WRITTEN TASK =>
Restate every entry word for word.

Records contained in a dataset =>

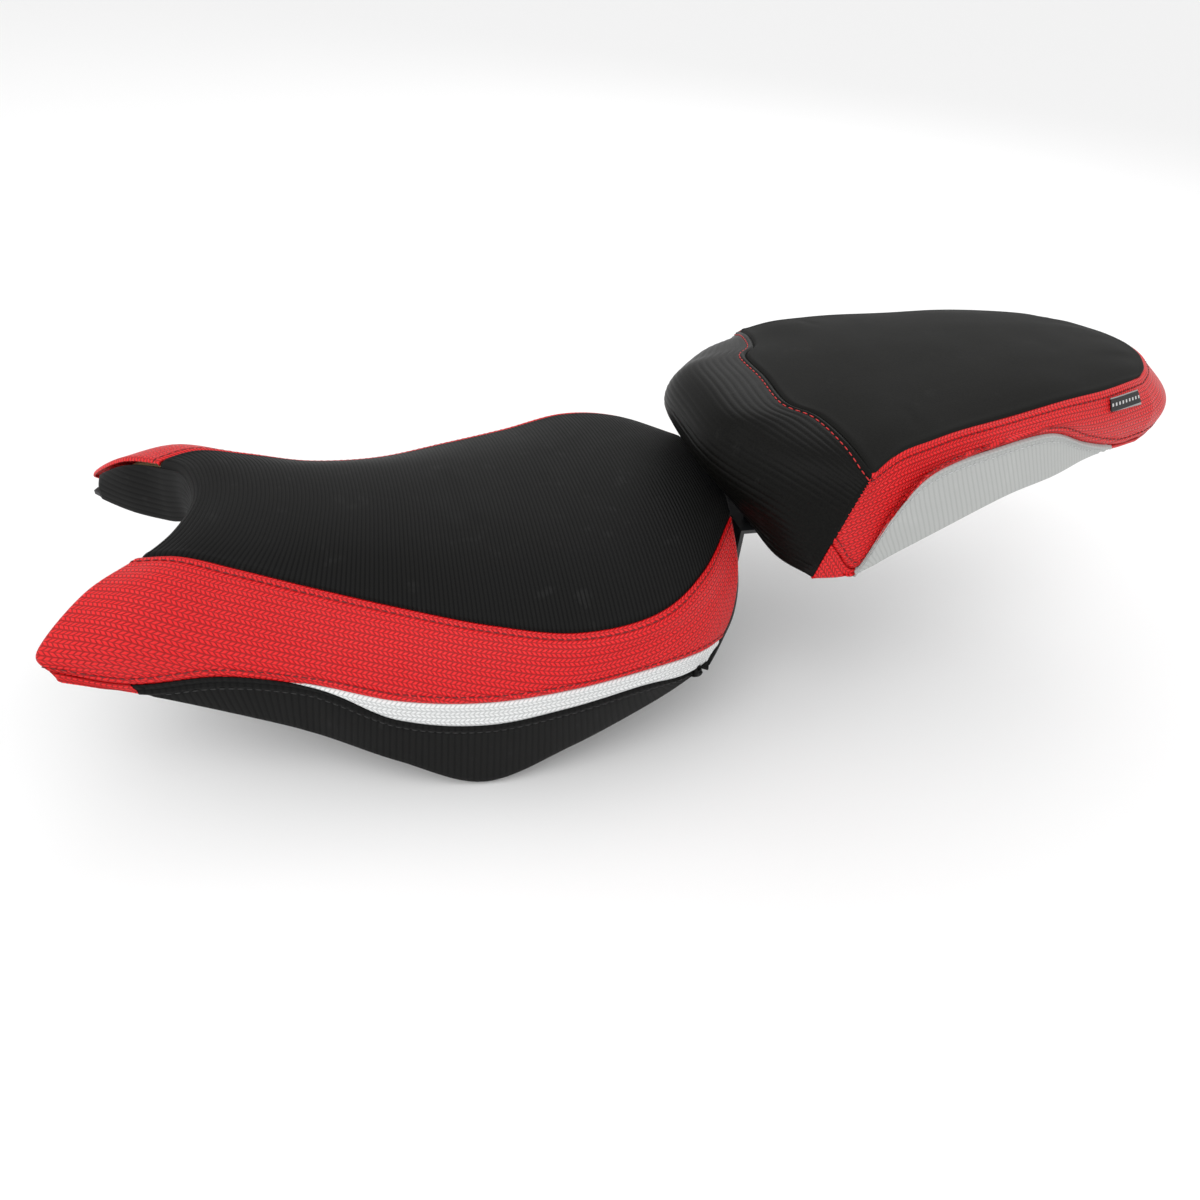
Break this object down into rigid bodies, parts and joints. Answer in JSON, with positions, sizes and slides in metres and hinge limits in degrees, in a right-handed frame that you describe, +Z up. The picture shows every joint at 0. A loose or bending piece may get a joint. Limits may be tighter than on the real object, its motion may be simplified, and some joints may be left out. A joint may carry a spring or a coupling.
{
  "type": "motorcycle seat",
  "caption": "Sport motorcycle seat in two pieces: a rider seat with horns that wrap the tank, and a raised pillion seat that lifts off behind it.",
  "frame": {"origin": "midway between the two rear fixing collars of the rider seat, on their lower faces", "axes": "+X to the rear of the motorcycle, +Y to its right, +Z up"},
  "size_m": [0.8116, 0.3088, 0.2391],
  "materials": {
    "shell_plastic": "moulded polypropylene, fine grain",
    "foam": "moulded polyurethane foam with a thin skin",
    "black_vinyl": "matte ribbed grip vinyl",
    "charcoal_vinyl": "smooth matte vinyl",
    "red_carbon_vinyl": "satin vinyl embossed with a woven carbon pattern",
    "white_vinyl": "satin white vinyl",
    "label_cloth": "woven edge tag, no lettering",
    "staple_steel": "bright wire",
    "black_steel": "black powder coat",
    "zinc_steel": "bright zinc plate",
    "rubber": "moulded rubber"
  },
  "bodies": {
    "rider_seat": {"rider_base_pan": "shell_plastic", "rider_foam": "foam", "rider_top_panel": "black_vinyl", "rider_notch_panel": "black_vinyl", "rider_side_left": "red_carbon_vinyl", "rider_side_right": "red_carbon_vinyl", "rider_tips": "red_carbon_vinyl", "rider_stripe_left": "white_vinyl", "rider_stripe_right": "white_vinyl", "rider_flank_left": "black_vinyl", "rider_flank_right": "black_vinyl", "rider_rear_panel": "black_vinyl", "rider_hem": "black_vinyl", "rider_staples": "staple_steel", "rider_tongue": "black_steel", "rider_tongue_rivets": "zinc_steel", "rider_bracket": "black_steel", "rider_bracket_rivets": "zinc_steel", "rider_grommets": "rubber", "rider_collars": "zinc_steel", "rider_buffers": "rubber"},
    "pillion_seat": {"pillion_base_pan": "shell_plastic", "pillion_foam": "foam", "pillion_top_panel": "charcoal_vinyl", "pillion_front_panel": "black_vinyl", "pillion_band": "red_carbon_vinyl", "pillion_nose_corners": "red_carbon_vinyl", "pillion_tail_panel": "red_carbon_vinyl", "pillion_side_left": "white_vinyl", "pillion_side_right": "white_vinyl", "pillion_label": "label_cloth", "pillion_hem": "black_vinyl", "pillion_staples": "staple_steel", "pillion_striker": "zinc_steel", "pillion_striker_plate": "black_steel", "pillion_striker_nuts": "zinc_steel", "pillion_prongs": "black_steel", "pillion_prong_rivets": "zinc_steel", "pillion_buffers": "rubber"}
  },
  "joints": [
    {"name": "pillion_lift", "type": "hinge", "parent": "rider_seat", "child": "pillion_seat", "pos_m": [0.298, 0, 0.0662], "axis": [0, 1, 0], "range_deg": [0, 25]}
  ]
}
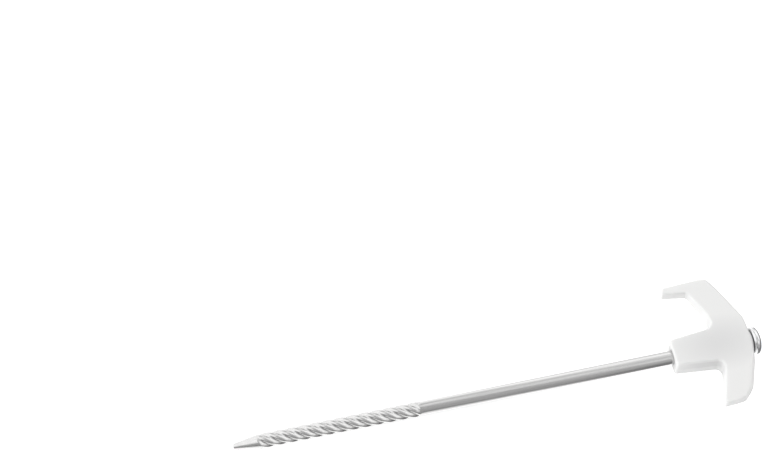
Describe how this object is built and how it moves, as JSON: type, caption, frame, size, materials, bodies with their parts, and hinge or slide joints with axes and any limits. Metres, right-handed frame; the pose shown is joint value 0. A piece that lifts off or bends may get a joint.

ANSWER TO THE PROBLEM =>
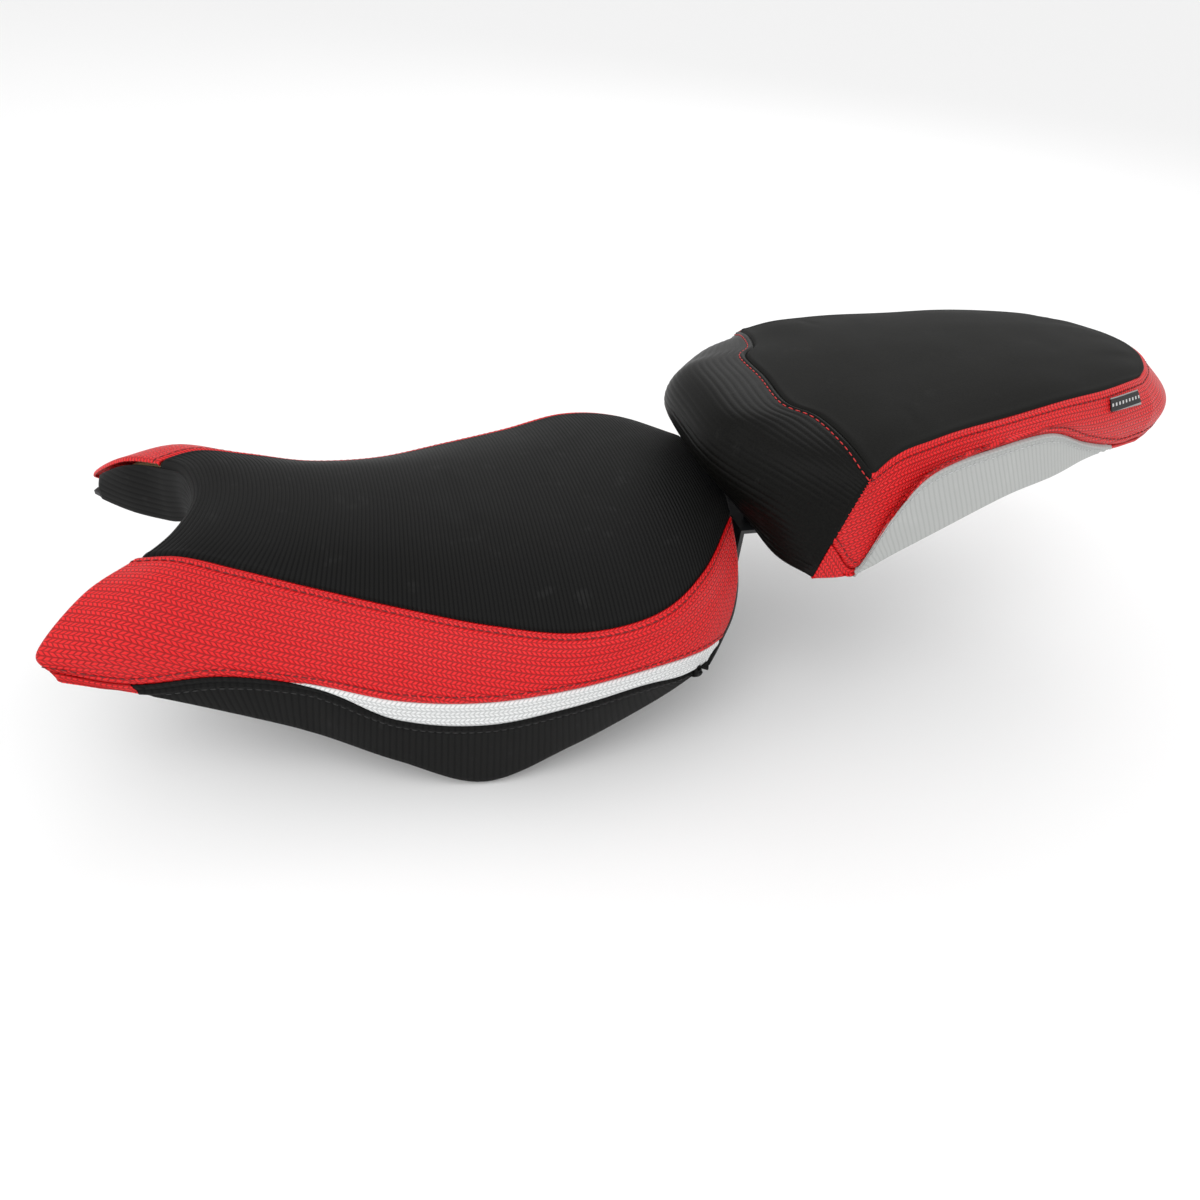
Break this object down into rigid bodies, parts and joints. Answer in JSON, with positions, sizes and slides in metres and hinge limits in degrees, in a right-handed frame that you describe, +Z up. The picture shows every joint at 0. A loose or bending piece may get a joint. Limits may be tighter than on the real object, its motion may be simplified, and some joints may be left out. A joint may carry a spring or a coupling.
{
  "type": "motorcycle seat",
  "caption": "Sport motorcycle seat in two pieces: a rider seat with horns that wrap the tank, and a raised pillion seat that lifts off behind it.",
  "frame": {"origin": "midway between the two rear fixing collars of the rider seat, on their lower faces", "axes": "+X to the rear of the motorcycle, +Y to its right, +Z up"},
  "size_m": [0.8116, 0.3088, 0.2391],
  "materials": {
    "shell_plastic": "moulded polypropylene, fine grain",
    "foam": "moulded polyurethane foam with a thin skin",
    "black_vinyl": "matte ribbed grip vinyl",
    "charcoal_vinyl": "smooth matte vinyl",
    "red_carbon_vinyl": "satin vinyl embossed with a woven carbon pattern",
    "white_vinyl": "satin white vinyl",
    "label_cloth": "woven edge tag, no lettering",
    "staple_steel": "bright wire",
    "black_steel": "black powder coat",
    "zinc_steel": "bright zinc plate",
    "rubber": "moulded rubber"
  },
  "bodies": {
    "rider_seat": {"rider_base_pan": "shell_plastic", "rider_foam": "foam", "rider_top_panel": "black_vinyl", "rider_notch_panel": "black_vinyl", "rider_side_left": "red_carbon_vinyl", "rider_side_right": "red_carbon_vinyl", "rider_tips": "red_carbon_vinyl", "rider_stripe_left": "white_vinyl", "rider_stripe_right": "white_vinyl", "rider_flank_left": "black_vinyl", "rider_flank_right": "black_vinyl", "rider_rear_panel": "black_vinyl", "rider_hem": "black_vinyl", "rider_staples": "staple_steel", "rider_tongue": "black_steel", "rider_tongue_rivets": "zinc_steel", "rider_bracket": "black_steel", "rider_bracket_rivets": "zinc_steel", "rider_grommets": "rubber", "rider_collars": "zinc_steel", "rider_buffers": "rubber"},
    "pillion_seat": {"pillion_base_pan": "shell_plastic", "pillion_foam": "foam", "pillion_top_panel": "charcoal_vinyl", "pillion_front_panel": "black_vinyl", "pillion_band": "red_carbon_vinyl", "pillion_nose_corners": "red_carbon_vinyl", "pillion_tail_panel": "red_carbon_vinyl", "pillion_side_left": "white_vinyl", "pillion_side_right": "white_vinyl", "pillion_label": "label_cloth", "pillion_hem": "black_vinyl", "pillion_staples": "staple_steel", "pillion_striker": "zinc_steel", "pillion_striker_plate": "black_steel", "pillion_striker_nuts": "zinc_steel", "pillion_prongs": "black_steel", "pillion_prong_rivets": "zinc_steel", "pillion_buffers": "rubber"}
  },
  "joints": [
    {"name": "pillion_lift", "type": "hinge", "parent": "rider_seat", "child": "pillion_seat", "pos_m": [0.298, 0, 0.0662], "axis": [0, 1, 0], "range_deg": [0, 25]}
  ]
}
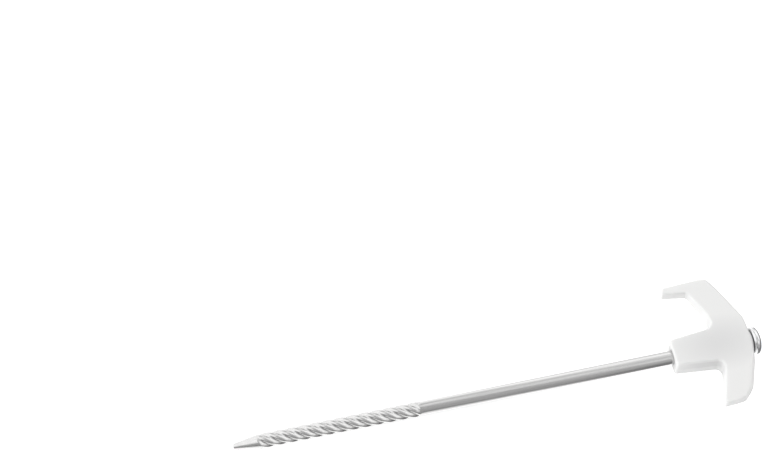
Describe how this object is built and how it moves, as JSON: type, caption, frame, size, materials, bodies with their parts, and hinge or slide joints with axes and any limits. Metres, right-handed frame; the pose shown is joint value 0. A piece that lifts off or bends may get a joint.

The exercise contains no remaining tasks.